= Supplied data =
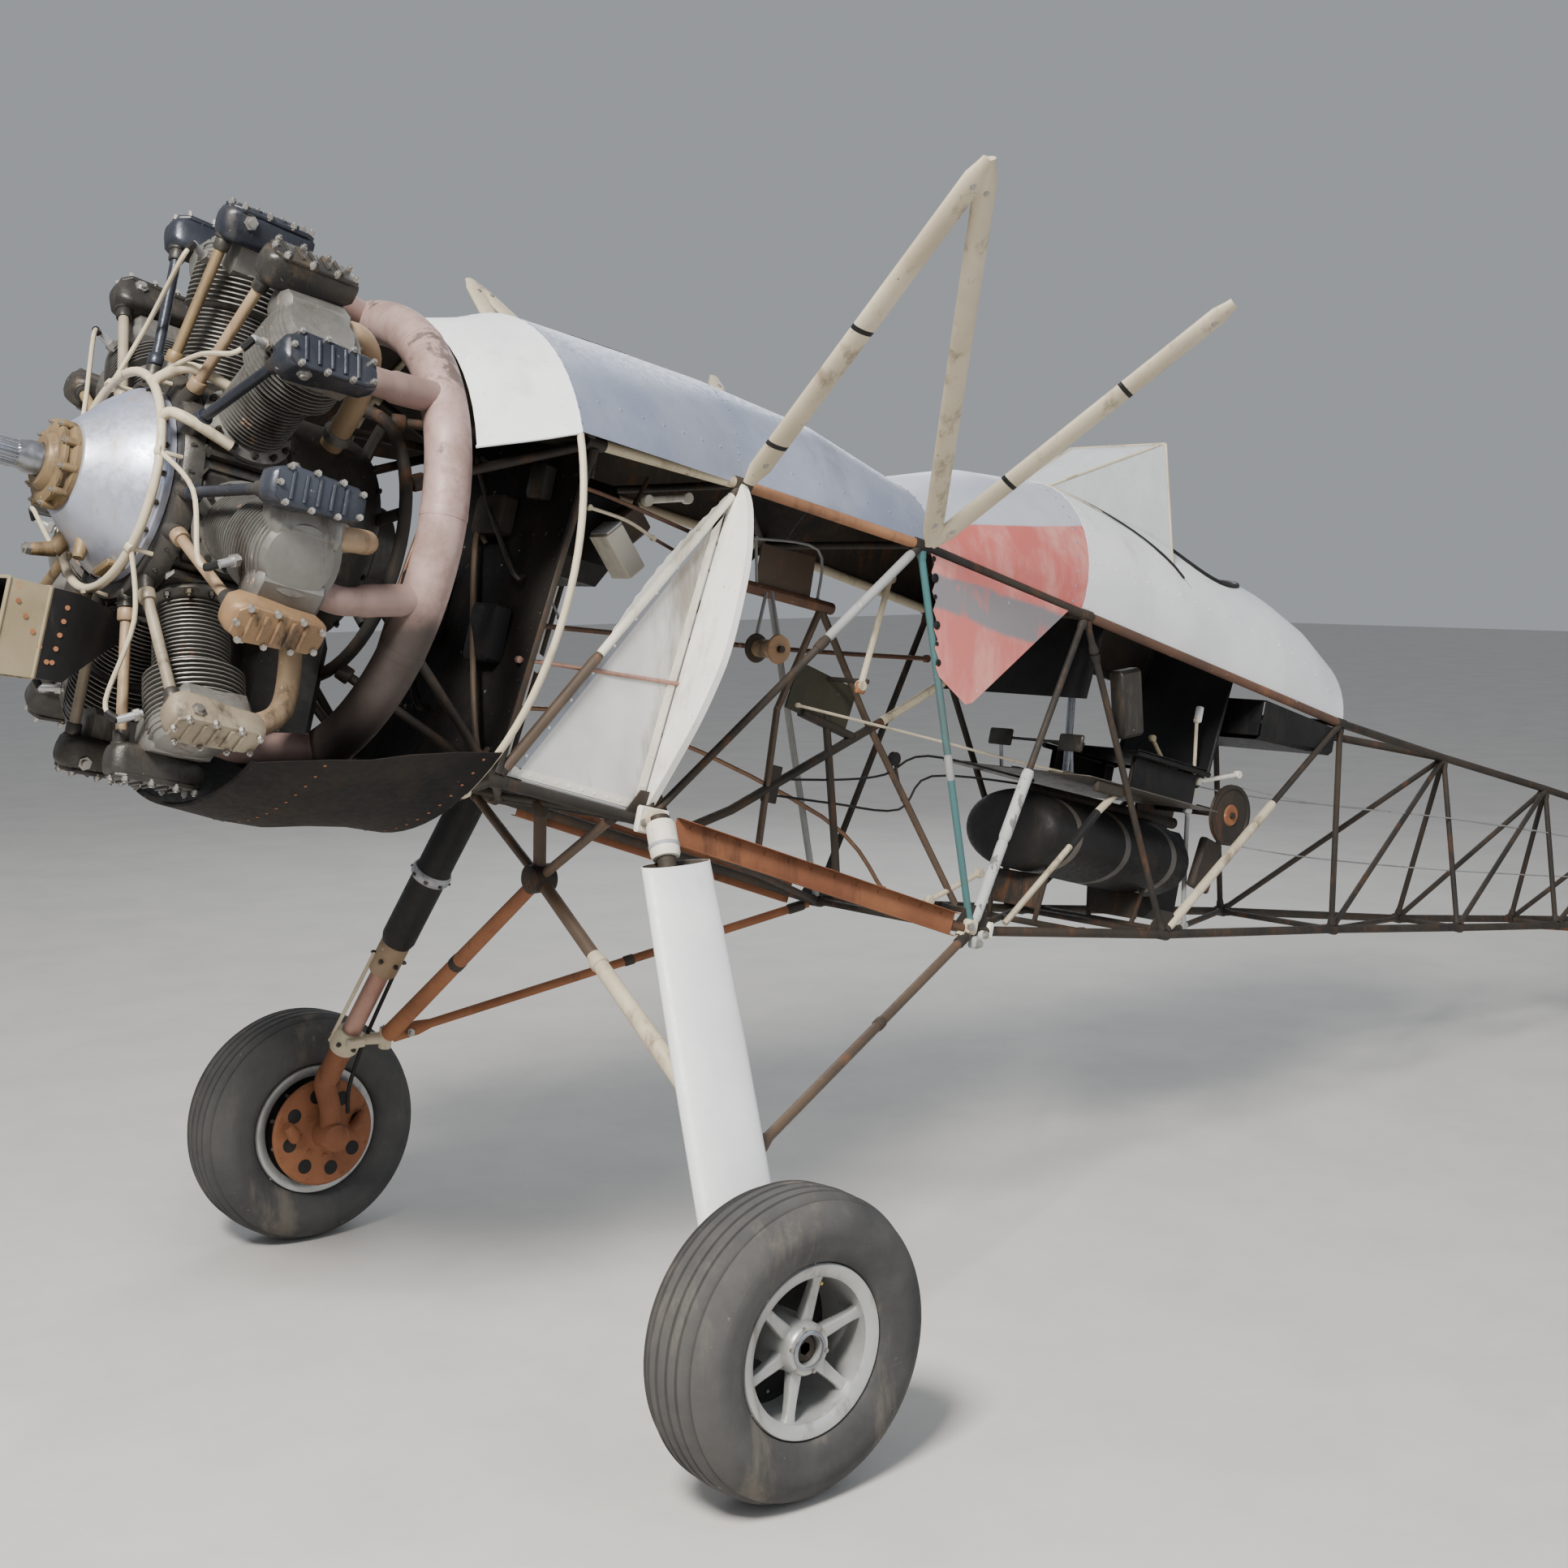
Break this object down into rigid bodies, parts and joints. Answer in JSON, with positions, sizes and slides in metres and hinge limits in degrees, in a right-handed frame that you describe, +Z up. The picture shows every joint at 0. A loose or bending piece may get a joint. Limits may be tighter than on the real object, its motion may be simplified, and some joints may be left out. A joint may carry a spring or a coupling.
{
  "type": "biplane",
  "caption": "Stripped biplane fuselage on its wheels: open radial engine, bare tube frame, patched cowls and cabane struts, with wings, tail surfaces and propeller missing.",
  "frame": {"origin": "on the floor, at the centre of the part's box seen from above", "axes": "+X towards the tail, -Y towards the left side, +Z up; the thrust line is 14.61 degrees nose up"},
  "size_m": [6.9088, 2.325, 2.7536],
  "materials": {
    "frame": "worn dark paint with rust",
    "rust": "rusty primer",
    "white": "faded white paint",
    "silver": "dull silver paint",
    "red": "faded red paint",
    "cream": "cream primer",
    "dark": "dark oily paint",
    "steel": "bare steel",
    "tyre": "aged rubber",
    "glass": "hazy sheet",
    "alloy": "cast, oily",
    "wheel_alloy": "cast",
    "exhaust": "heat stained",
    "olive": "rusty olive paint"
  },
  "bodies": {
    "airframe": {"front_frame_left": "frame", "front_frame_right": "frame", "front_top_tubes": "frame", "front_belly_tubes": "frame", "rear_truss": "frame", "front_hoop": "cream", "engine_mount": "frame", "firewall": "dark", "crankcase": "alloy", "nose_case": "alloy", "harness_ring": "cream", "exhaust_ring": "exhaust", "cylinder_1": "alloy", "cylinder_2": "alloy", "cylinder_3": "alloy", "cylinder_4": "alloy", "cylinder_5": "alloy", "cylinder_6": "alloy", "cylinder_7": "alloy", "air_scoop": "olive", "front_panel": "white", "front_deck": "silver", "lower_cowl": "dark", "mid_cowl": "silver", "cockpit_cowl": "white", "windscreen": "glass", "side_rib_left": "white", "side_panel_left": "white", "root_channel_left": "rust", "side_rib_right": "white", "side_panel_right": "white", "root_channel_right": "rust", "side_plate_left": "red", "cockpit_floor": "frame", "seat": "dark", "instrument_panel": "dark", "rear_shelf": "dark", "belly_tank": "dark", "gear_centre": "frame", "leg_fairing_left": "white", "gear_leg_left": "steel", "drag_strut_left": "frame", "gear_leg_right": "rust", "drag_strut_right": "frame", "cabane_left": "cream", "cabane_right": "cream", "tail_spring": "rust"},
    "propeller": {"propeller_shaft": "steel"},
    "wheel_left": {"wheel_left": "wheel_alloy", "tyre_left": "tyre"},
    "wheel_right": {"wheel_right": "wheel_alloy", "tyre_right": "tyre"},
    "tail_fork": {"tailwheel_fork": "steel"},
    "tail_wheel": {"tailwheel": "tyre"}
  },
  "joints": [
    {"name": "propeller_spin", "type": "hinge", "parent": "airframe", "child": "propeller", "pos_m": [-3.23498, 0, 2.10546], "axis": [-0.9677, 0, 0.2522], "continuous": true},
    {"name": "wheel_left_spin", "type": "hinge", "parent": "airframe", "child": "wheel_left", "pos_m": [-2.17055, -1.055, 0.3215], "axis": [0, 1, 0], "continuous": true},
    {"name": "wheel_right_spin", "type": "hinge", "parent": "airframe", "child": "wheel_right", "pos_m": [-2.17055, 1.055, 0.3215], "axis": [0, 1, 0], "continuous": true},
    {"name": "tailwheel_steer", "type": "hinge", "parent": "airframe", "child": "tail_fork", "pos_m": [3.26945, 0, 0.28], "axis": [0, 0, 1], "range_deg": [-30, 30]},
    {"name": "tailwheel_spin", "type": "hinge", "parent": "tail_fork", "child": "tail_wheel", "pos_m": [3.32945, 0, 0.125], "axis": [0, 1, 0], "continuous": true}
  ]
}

= Do this =
Each line of the listing should be echoed back exactly.

= Result =
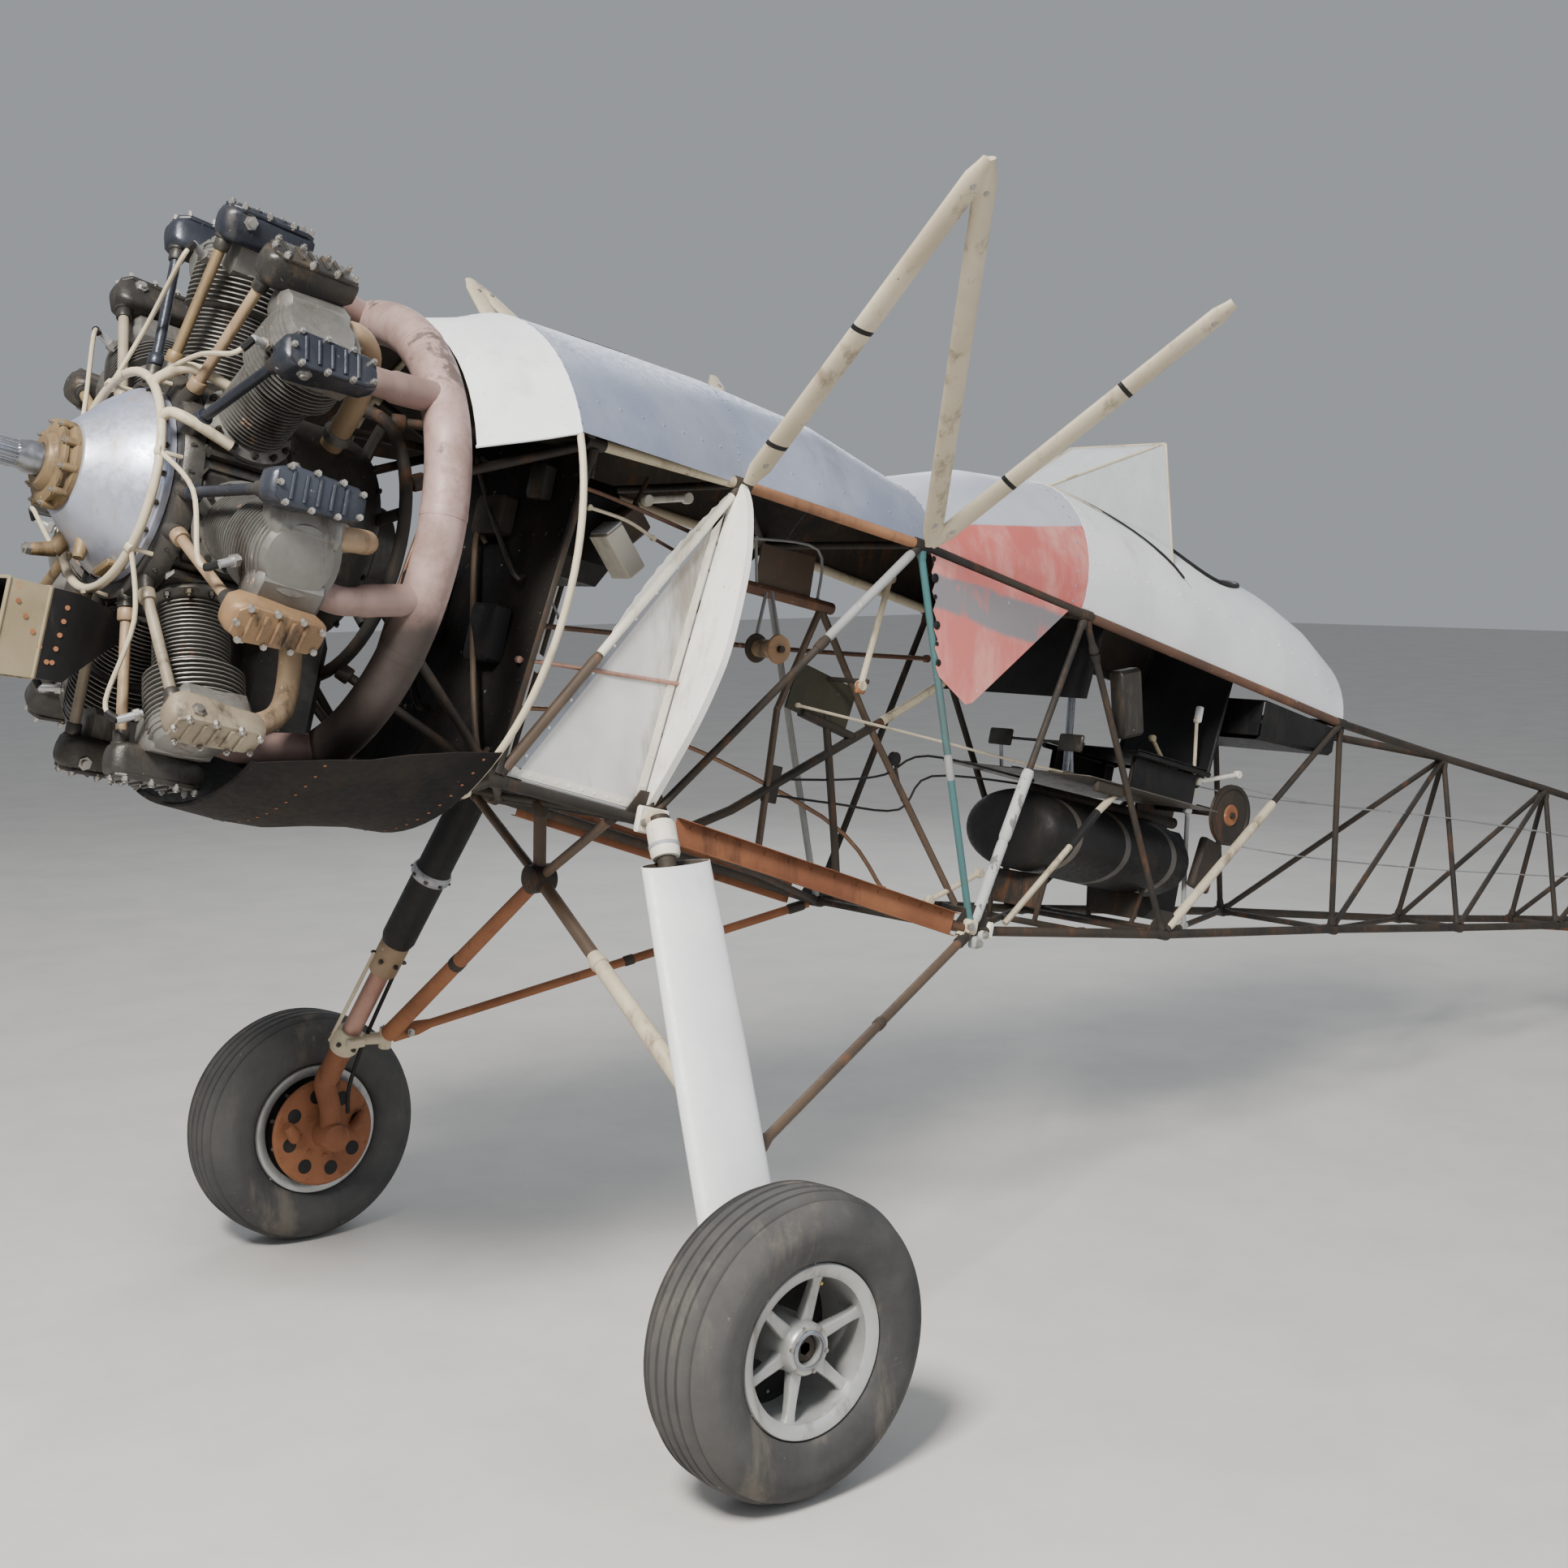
Break this object down into rigid bodies, parts and joints. Answer in JSON, with positions, sizes and slides in metres and hinge limits in degrees, in a right-handed frame that you describe, +Z up. The picture shows every joint at 0. A loose or bending piece may get a joint. Limits may be tighter than on the real object, its motion may be simplified, and some joints may be left out. A joint may carry a spring or a coupling.
{
  "type": "biplane",
  "caption": "Stripped biplane fuselage on its wheels: open radial engine, bare tube frame, patched cowls and cabane struts, with wings, tail surfaces and propeller missing.",
  "frame": {"origin": "on the floor, at the centre of the part's box seen from above", "axes": "+X towards the tail, -Y towards the left side, +Z up; the thrust line is 14.61 degrees nose up"},
  "size_m": [6.9088, 2.325, 2.7536],
  "materials": {
    "frame": "worn dark paint with rust",
    "rust": "rusty primer",
    "white": "faded white paint",
    "silver": "dull silver paint",
    "red": "faded red paint",
    "cream": "cream primer",
    "dark": "dark oily paint",
    "steel": "bare steel",
    "tyre": "aged rubber",
    "glass": "hazy sheet",
    "alloy": "cast, oily",
    "wheel_alloy": "cast",
    "exhaust": "heat stained",
    "olive": "rusty olive paint"
  },
  "bodies": {
    "airframe": {"front_frame_left": "frame", "front_frame_right": "frame", "front_top_tubes": "frame", "front_belly_tubes": "frame", "rear_truss": "frame", "front_hoop": "cream", "engine_mount": "frame", "firewall": "dark", "crankcase": "alloy", "nose_case": "alloy", "harness_ring": "cream", "exhaust_ring": "exhaust", "cylinder_1": "alloy", "cylinder_2": "alloy", "cylinder_3": "alloy", "cylinder_4": "alloy", "cylinder_5": "alloy", "cylinder_6": "alloy", "cylinder_7": "alloy", "air_scoop": "olive", "front_panel": "white", "front_deck": "silver", "lower_cowl": "dark", "mid_cowl": "silver", "cockpit_cowl": "white", "windscreen": "glass", "side_rib_left": "white", "side_panel_left": "white", "root_channel_left": "rust", "side_rib_right": "white", "side_panel_right": "white", "root_channel_right": "rust", "side_plate_left": "red", "cockpit_floor": "frame", "seat": "dark", "instrument_panel": "dark", "rear_shelf": "dark", "belly_tank": "dark", "gear_centre": "frame", "leg_fairing_left": "white", "gear_leg_left": "steel", "drag_strut_left": "frame", "gear_leg_right": "rust", "drag_strut_right": "frame", "cabane_left": "cream", "cabane_right": "cream", "tail_spring": "rust"},
    "propeller": {"propeller_shaft": "steel"},
    "wheel_left": {"wheel_left": "wheel_alloy", "tyre_left": "tyre"},
    "wheel_right": {"wheel_right": "wheel_alloy", "tyre_right": "tyre"},
    "tail_fork": {"tailwheel_fork": "steel"},
    "tail_wheel": {"tailwheel": "tyre"}
  },
  "joints": [
    {"name": "propeller_spin", "type": "hinge", "parent": "airframe", "child": "propeller", "pos_m": [-3.23498, 0, 2.10546], "axis": [-0.9677, 0, 0.2522], "continuous": true},
    {"name": "wheel_left_spin", "type": "hinge", "parent": "airframe", "child": "wheel_left", "pos_m": [-2.17055, -1.055, 0.3215], "axis": [0, 1, 0], "continuous": true},
    {"name": "wheel_right_spin", "type": "hinge", "parent": "airframe", "child": "wheel_right", "pos_m": [-2.17055, 1.055, 0.3215], "axis": [0, 1, 0], "continuous": true},
    {"name": "tailwheel_steer", "type": "hinge", "parent": "airframe", "child": "tail_fork", "pos_m": [3.26945, 0, 0.28], "axis": [0, 0, 1], "range_deg": [-30, 30]},
    {"name": "tailwheel_spin", "type": "hinge", "parent": "tail_fork", "child": "tail_wheel", "pos_m": [3.32945, 0, 0.125], "axis": [0, 1, 0], "continuous": true}
  ]
}